Nous avions laissé Dmitri Kourliandski (né en 1976) [photo] sur la planète Mars [lire notre chronique du 8 octobre 2010] et nous le retrouvons pour FL [Falsa Lectio] (2008), une pièce pour flûte de près d’un quart d’heure dont le nom s’explique grâce à une précision du Moscovite : « la phrase de départ implose et donne naissance à une pluralité de significations, par une lecture faussée ». C’est la laideur du monstre qui apparaît tout d’abord, Matteo Cesari allant au bout du souffle pour créer des phrases qui nous rappellent, bien malgré nous, l’aspirateur à salive du dentiste… Puis viennent les cliquetis des touches, semblables à un galop dans le lointain, les grommellements et autres grincements aigus qui en brisent le monolithisme initial.

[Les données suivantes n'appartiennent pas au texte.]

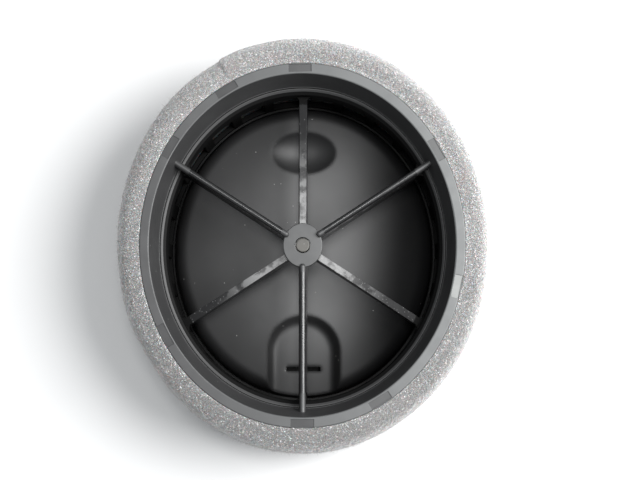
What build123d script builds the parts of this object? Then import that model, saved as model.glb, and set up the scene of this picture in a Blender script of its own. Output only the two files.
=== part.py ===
"""Motorcycle air filter cartridge: an oval drum that stands on its closed end, with its open neck upwards.

Air enters through a grey foam sleeve round the side, passes a finer foam layer and the windows of a support
tube, and leaves through the neck. Two moulded spiders cross the neck, one on the other, and a staked pin joins
their hubs. The rings are bonded to the moulded end cap and neck ring with potting compound.

Units are millimetres, +Z is up, and the origin is on the base plane, on the drum's axis. Radii are measured
along Y. Every ring is an oval whose half-width along X is WIDTH_SHARE times its radius.
"""

from build123d import *
import math
import os

# Driving dimensions
WIDTH_SHARE = 0.89  # width of every oval across X, as a share of its length along Y
HEIGHT = 46.0  # base plane to sealing face
SEAL_OUTER = 70.0  # sealing face of the neck ring
SEAL_INNER = 65.8
TUBE_INNER = 60.6  # support tube
TUBE_OUTER = 62.5
LIP_INNER = 59.9  # thicker band at the tube's upper end
THROAT_LOW = 62.9  # lower end of the neck's tapered throat
SLEEVE_OUTER = 80.4  # outside of the foam sleeve
FOOT_RADIUS = 76.0  # flange of the end cap, under the sleeve
GAP = 0.3  # room between the sleeve, which slides off, and what stays

# Heights, from the base plane
FOOT_TOP = 2.5
PLATE_TOP = HEIGHT - 33.0  # raised plate of the end cap, inside the drum
TUBE_TOP = HEIGHT - 12.0  # lip of the support tube
LIP_DROP = 1.0  # how far the lip slopes down to its inner edge
RIB_TOP = TUBE_TOP - LIP_DROP - 0.4  # lower ribs, a little under the lip
COLLAR_FLOOR = TUBE_TOP + 0.6  # ledge of the neck ring round the lip
NECK_BOTTOM = HEIGHT - 14.5
HUB_TOP = HEIGHT - 8.2
UPPER_RIB_TOP = HEIGHT - 6.3
SLEEVE_TOP = HEIGHT - 0.5

# Spiders
UPPER_RIB_ANGLES = (30, 150, 270)
LOWER_RIB_ANGLES = (90, 210, 330)
UPPER_RIB_WIDTH = 2.4
LOWER_RIB_WIDTH = 2.6  # at the back of a rib
LOWER_RIB_DRAFT = 0.5  # how much wider a rib's foot is, on each side
LOWER_RIB_DEPTH = 8.0
RIB_FLARE = 3.0  # fillet where a lower rib meets the tube
LIP_ROUNDING = 0.4
LOWER_RIB_DROP = 3.0  # how far the three free ribs fall from the hub to the tube
HUB_RADIUS = 8.6
HUB_THICK = 2.6
BOSS_RADIUS = 6.2
PIN_RADIUS = 2.7
PIN_HOLE = 3.1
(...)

Pour la dernière étape de ce voyage entre saturation et bruitisme, une pièce de 1984 au nom de série B, signée Tristan Murail (né en 1947), offre à Christelle Séry une ultime occasion de faire admirer son talent, en suivant les consignes du co-fondateur de L’Itinéraire : « Le son recherché est celui des solos de guitare de Carlos Santana, Eric Clapton, etc. […] Le musicien doit mettre dans son interprétation de Vampyr ! toute l’énergie de la musique rock, et cela sous-entend le nombre opportun de décibels ! ». Bizarrement, cet extrait du cycle Random Access Memory semble le plus sage des trois rendez-vous électriques de ce soir, peut-être parce qu’imprégné d’un rock qui n’a pas oublié le blues.